Plaintiff suggests that the designation of an expert on the solvency issue is not
important for a number of reasons. It is the Plan Agent’s burden to prove insolvency.
Indeed, none of the other Defendants in this case submitted expert reports on the
solvency issue. Additionally, the record indicates that DeGuerin admitted to the court
during Michael Brown’s divorce proceeding that Brown Medical Center, Inc.
(“BMC”) was, and had been since October 1, 2010, unable to pay its debts. As a
result, it is unclear from the record, and Defendant makes no effort to explain, why a
solvency expert is important in this case.
Plaintiff argues that she will suffer prejudice if the belated designation is
allowed because she previously agreed to an extension of another deadline in the case
based on DeGuerin’s express agreement not to seek an extension of the deadline for
designation of a solvency expert.
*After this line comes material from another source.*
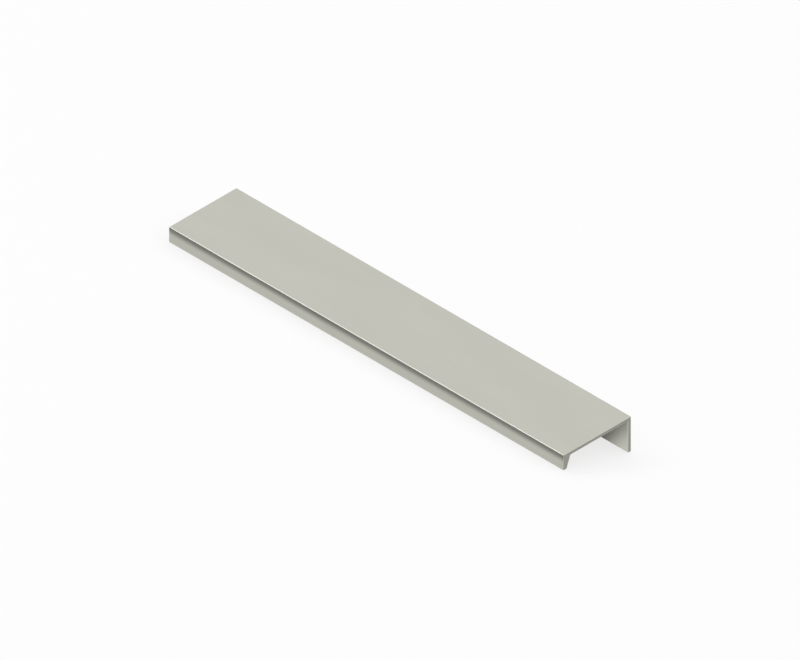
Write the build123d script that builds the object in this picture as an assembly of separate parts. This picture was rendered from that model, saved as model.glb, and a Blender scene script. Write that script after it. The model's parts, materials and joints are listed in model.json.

Based on that agreement, DeGuerin filed an
unopposed motion for an extension of the “deadline for serving his expert disclosures
(other than on the issue of solvency).” See Unopposed Motion for Continuance [Doc.
# 59], p. 2. The Court granted the Unopposed Motion for Continuance and extended
to November 18, 2016, “DeGuerin’s deadline for serving his expert disclosures (other
than on the issue of solvency). . ..” See Order [Doc. # 60].
Plaintiff notes that the prejudice from DeGuerin having obtained Plaintiff’s
agreement to extending the non-solvency expert deadline cannot be cured by an
extension of the remaining deadlines in the case. Plaintiff argues also that any
extension will prejudice BMC’s creditors by further delaying payment of their claims.
Based on the foregoing, the Court finds that DeGuerin has failed to show that
he exercised diligence and yet was unable to meet the July 29, 2016, deadline for
designation of solvency experts. The Court finds also that DeGuerin has failed to
demonstrate good cause for the requested extension of the solvency expert deadline
as required by Rule 16 of the Federal Rules of Civil Procedure. Accordingly, it is
ORDERED that the Opposed Motion for Continuance [Doc. # 61] is DENIED.
SIGNED at Houston, Texas, this 22nd day of November, 2016.